The defence ministry said the budget had not been finalised.
“We are still discussing and closely examining [the proposed budget]. It is not yet a final number. We regret that there are parties who leaked the document and made it a political tool to develop hatred fuelled by political jealousy,” Dahnil Simanjutak, a spokesperson for Defence Minister Prabowo Subianto, said on June 1.
“Sixty per cent of our defence equipment is really old, obsolete, and concerning. That is why the Ministry of Defence submitted a formula to modernise through a reorganisation of defence equipment purchasing and funding,” Dahnil said.
The defence ministry was granted the second-largest budget of any ministry this year, of 137.3 trillion rupiah, behind the Ministry of Public Works and Housing, which is in charge of infrastructure. The defence ministry had a budget of 150 trillion rupiah to modernise military equipment in 2014-2019, Widodo’s first term, but only used 80 per cent of it, Al said.
Al said the ministry should work on a white paper and strategic review which could be used as a “foundation” for its policies, doctrines, and budget. Without such a review the budget would be “vulnerable to misappropriation,” Al said. A lack of transparency over spending within the ministry could exacerbate that risk, he added.
“The ministry typically hesitates to announce its spending, under the guise of it being state secret, which I think is irrelevant in a democracy, where transparency and accountability are important,” Al said.

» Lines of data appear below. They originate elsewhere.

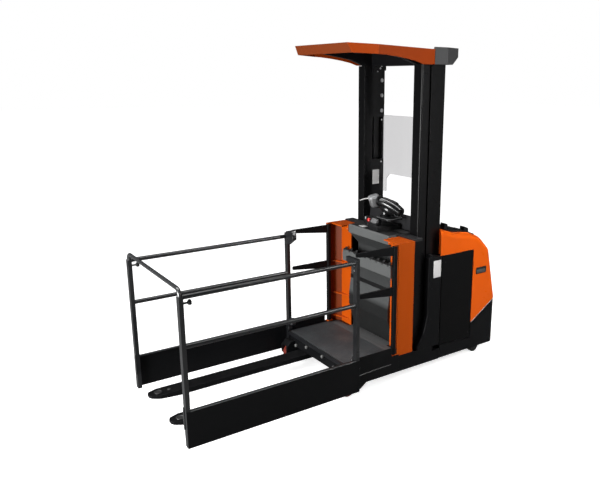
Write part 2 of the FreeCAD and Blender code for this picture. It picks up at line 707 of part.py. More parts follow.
ledgeHeights = (330, 592, 945)
pinLength = 22


def side_gate():
    """A square hinge post with two tapered arms that swing in over the platform."""
    hinge, half = -S("gateHinge"), S("gateTube")
    post = pad("XY_Plane", [
        (hinge - half, gateLine - half), (hinge + half, gateLine - half), (hinge + half, gateLine + half),
        (hinge - half, gateLine + half),
    ], S("gateLow"), S("gateTop"), "post")
    soften(post, S("gateCorner"), lambda e: along(e, "z"))
    bore = S("gatePin") + fitGap
    bores = [
        rod("z", (hinge, gateLine, S("gateLow") - 1), pinLength + 3, bore),
        rod("z", (hinge, gateLine, S("gateTop") - pinLength - 2), pinLength + 3, bore),
    ]
    arms = [
        pad("XZ_Plane", [
            (hinge, top - S("armRoot")), (-S("gateTip"), top - S("armHigh")), (-S("gateTip"), top),
            (hinge, top),
        ], gateLine - S("armThick") / 2, gateLine + S("armThick") / 2, "arm")
        for top in (S("gateTop") - runGap, S("gateArmLow"))
    ]
    return cut(fuse(post, *arms), *bores)


def console():
    """Moulded front of the cab: band recess, sloped panel under the shelf, bulged lower cover."""
    half, back, low = consoleHalf - S("consoleGap"), -S("cabBack"), floorTop
    top = S("worktopTop") - S("worktopThick")
    face = -S("flangeFront")

    def profile(inset):
        return [
            (back + inset, low + inset), (back + inset, top - inset),
            (-S("bandFront") - S("cageOver") - inset, top - inset),
            (-S("bandFront") - S("cageOver") - inset, S("bandLow")),
            (-S("recessBack") - inset, S("bandLow") - S("bracketFlange") / 2),
            (-S("recessBack") - inset, S("shelfLow") + S("binWall") + inset), (face - inset, S("shelfLow")),
            (face - inset, S("shelfUnder")), (-S("bulgeFront") - inset, S("bulgeHigh")),
            (-S("bulgeFront") - inset, S("bulgeHigh") - S("legWidth")), (-S("toeRoom") - inset, low + inset),
        ]

    outer = pad("XZ_Plane", profile(size(0)), -half, half, "console")
    bends = ((-S("recessBack"), S("bandLow") - S("bracketFlange") / 2), (-S("bulgeFront"), S("bulgeHigh")),
             (-S("bulgeFront"), S("bulgeHigh") - S("legWidth")))
    soften(outer, S("legNose"), lambda e: any(crest(e, bend) for bend in bends))
    wall = S("consoleWall")
    inner = pad("XZ_Plane", profile(wall), wall - half, half - wall, "hollow")
    return cut(outer, inner)


def console_top():
    """Worktop with a deep front band, running back between the pillars to an upright panel."""
    top, thick, front = S("worktopTop"), S("worktopThick"), -S("bandFront")
    half = consoleHalf - S("consoleGap") / 2
    edge = thick / 2
    slab = pad("XZ_Plane", [
        (-S("cabBack"), top - thick), (-S("cabBack"), top), (front - edge, top), (front, top - edge),
        (front, S("bandLow")), (front - S("cageOver"), S("bandLow")), (front - S("cageOver"), top - thick),
    ], -half, half, "worktop")
    inside = pillarInner - runGap
    shelf = box(-S("worktopBack"), -S("cabBack"), -inside, inside, top - thick, top)
    panel = pad("XZ_Plane", [
        (-S("worktopBack") - S("backThick"), top - thick), (-S("worktopBack") - S("backThick"), S("backTop")),
        (-S("worktopBack"), S("backTop")), (-S("worktopBack") + S("backThick"), top), (-S("worktopBack"), top - thick),
    ], -inside, inside, "panel")
    sides = box(-S("pillarFront") + runGap, -S("bracketRear") - runGap / 5, half, bracketHalf - S("bracketThick"),
                top - thick, top)
    return fuse(slab, shelf, panel, *both(sides))


def console_tray():
    """Bin across the console's front, with a strip of clips along its lip."""
    front, back, low, half, wall = -S("binFront"), -S("flangeFront") + fitGap, S("binLow"), S("binHalf"), S("binWall")
    form = pad("XZ_Plane", [
        (back, S("binTop")), (back, low), (front - wall * 4, low), (front, low + wall * 2), (front, S("binTop")),
        (front - wall, S("binTop")), (front - wall, low + wall * 3), (back + wall, low + wall),
        (back + wall, S("binTop")),
    ], -half, half, "bin")
    ends = box(back, front - wall, half - wall, half, low + wall / 2, S("binTop") - wall)
    pocket = pad("XZ_Plane", [
        (-S("recessBack"), low + wall), (-S("recessBack"), low + wall * 2), (back, low + wall * 2),
        (back, low + wall),
    ], S("clipThick") - consoleHalf, consoleHalf - S("clipThick"), "floor")
    clips = box(front - S("clipThick") * 1.5, front, wall - half, half - wall, S("binTop"), S("clipTop"))
    return fuse(form, *both(ends), clips)


def control_unit():
    """Angled base on the worktop with the switch block on its front."""
    base = pad("XY_Plane", [(-588, -30), (-588, 122), (-700, 165), (-830, 175), (-840, -10), (-700, -95)],
               S("worktopTop"), S("worktopTop") + 55, "control")
    soften(base, 12, lambda e: near(e.BoundBox.ZMin, S("worktopTop") + 55), "PartDesign::Chamfer")
    block = pad("YZ_Plane", [
        (-125, S("worktopTop") + 40), (-135, S("worktopTop") + 88), (-118, S("worktopTop") + 112),
        (40, S("worktopTop") + 112), (62, S("worktopTop") + 92), (62, S("worktopTop") + 50),
    ], -665, -606, "switches")
    soften(block, 8, lambda e: near(e.BoundBox.XMin, -606), "PartDesign::Chamfer")
    return fuse(base, block)


def steering_handle():
    """Round post, rounded head and a grip that slopes back over the worktop."""
    top = S("worktopTop") + 55
    post = rod("z", (-715, 40, top), 100, 42)
    head = pad("XY_Plane", [(-640, -95), (-625, 0), (-665, 85), (-760, 95), (-790, 10), (-740, -95)],
               top + 100, top + 225, "head")
    soften(head, 30, lambda e: near(e.BoundBox.ZMin, top + 225))
    grip = doc.addObject("Part::Loft", fresh("grip"))
    sections = []
    for station, width, high, low in ((20, 70, 205, 120), (120, 78, 190, 80), (235, 60, 120, 40)):
        outline = doc.addObject("PartDesign::Body", fresh("section"))
        drawn = sketch(outline, "XZ_Plane", [
            (-745 - width, top + low), (-745 + width, top + low), (-745 + width * 0.7, top + high),
            (-745 - width * 0.7, top + high),
        ], size(-station))
        sections.append(drawn)
    grip.Sections = sections
    grip.Solid = True
    grip.Ruled = True
    return fuse(post, head, grip)


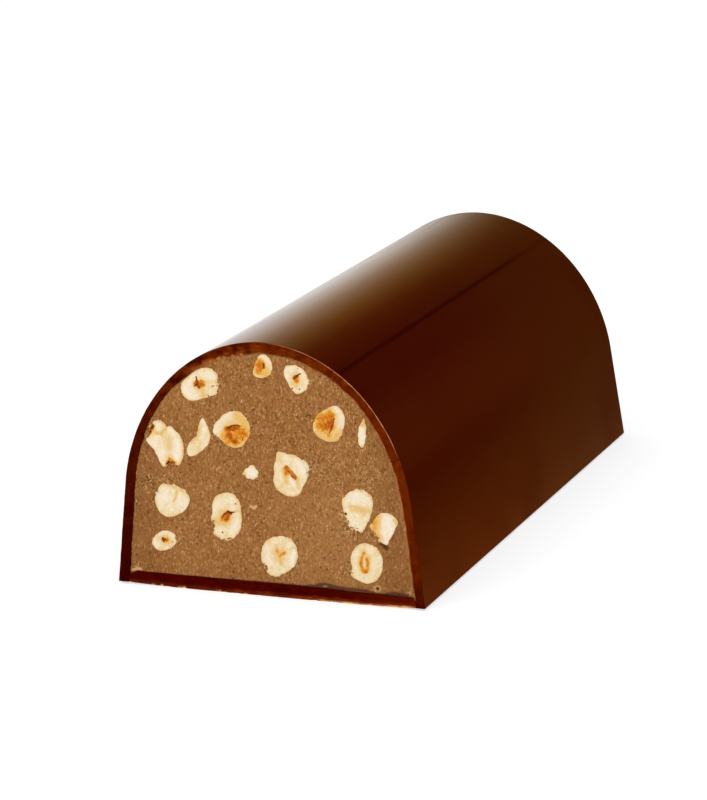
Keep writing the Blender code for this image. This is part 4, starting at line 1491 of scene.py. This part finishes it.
def add_light(name, place, size, power, glossy):
    """A square soft light aimed at the loaf."""
    light = bpy.data.lights.new(name, "AREA")
    light.shape = "SQUARE"
    light.size = size
    light.energy = power
    lamp = bpy.data.objects.new(name, light)
    bpy.context.scene.collection.objects.link(lamp)
    lamp.location = place
    aim = Vector((0.0, -0.05, 0.03)) - Vector(place)
    lamp.rotation_euler = aim.to_track_quat("-Z", "Y").to_euler()
    lamp.visible_glossy = glossy
    lamp.visible_camera = False


def add_camera():
    """The camera, by where it stands round the loaf."""
    back = Vector((
        math.sin(CAMERA_AZIMUTH) * math.cos(CAMERA_ELEVATION),
        -math.cos(CAMERA_AZIMUTH) * math.cos(CAMERA_ELEVATION),
        math.sin(CAMERA_ELEVATION),
    ))
    level = Vector((math.cos(CAMERA_AZIMUTH), math.sin(CAMERA_AZIMUTH), 0.0))
    upright = back.cross(level)
    right = math.cos(CAMERA_ROLL) * level + math.sin(CAMERA_ROLL) * upright
    up = -math.sin(CAMERA_ROLL) * level + math.cos(CAMERA_ROLL) * upright
    data = bpy.data.cameras.new("camera")
    data.lens = CAMERA_LENS
    data.sensor_width = 36.0
    camera = bpy.data.objects.new("camera", data)
    bpy.context.scene.collection.objects.link(camera)
    turn = Matrix((right, up, back)).transposed().to_4x4()
    camera.matrix_world = Matrix.Translation(CAMERA_TARGET + back * CAMERA_DISTANCE) @ turn
    bpy.context.scene.camera = camera
    bpy.context.scene.view_settings.view_transform = "Standard"


# --------------------------------------------------------------------- together


def dress(piece, node, slot, *materials):
    """The piece rides with the loaf, stands for its node and gets its materials."""
    for material in materials:
        piece.data.materials.append(material)
    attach(piece, "root")
    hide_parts(node)


def use_cut_material(shell):
    """Gives the rim's faces the cut chocolate, the shell's second material."""
    cut = shell.data.attributes["cut"].data
    for face in shell.data.polygons:
        if sum(cut[index].value for index in face.vertices) >= 3.0:
            face.material_index = 1


def build():
    group = speckle_group()
    shell = chocolate_shell()
    dress(shell, "chocolate_shell", "chocolate_shell", moulded_chocolate(), cut_chocolate())
    use_cut_material(shell)
    dress(chocolate_base(), "chocolate_base", "chocolate_base", base_chocolate())
    dress(praline_filling(), "praline_filling", "praline_filling", praline(group))
    flesh = nut_flesh()
    for seed, node in enumerate(NUT_NODES):
        dress(hazelnut(node, seed), node, "hazelnut", flesh)
    studio()
    add_camera()


build()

The ministry also needed to prioritise its spending, he said. In 2008, Indonesia established the Minimum Essential Force [MEF] concept, which outlines the minimum level of force needed to attain immediate strategic defence interests. When it was first outlined, the MEF called for around 300 ships, of various classes, and 12 submarines.
Under the MEF, the government is supposed to allocate 150 trillion rupiah to modernising equipment over a five-year period.
However, Haripin from the Indonesian Institute For Sciences, said in reality only a small percentage of the ministry’s budget went towards modernising equipment.
“Most of the budget goes to labour-intensive necessities, such as hiring new employees. Meanwhile only around 16 to 17 per cent of the total budget is spent on procurement, innovation, research and development. Our goal to modernise defence equipment will not be met if we continue like this.”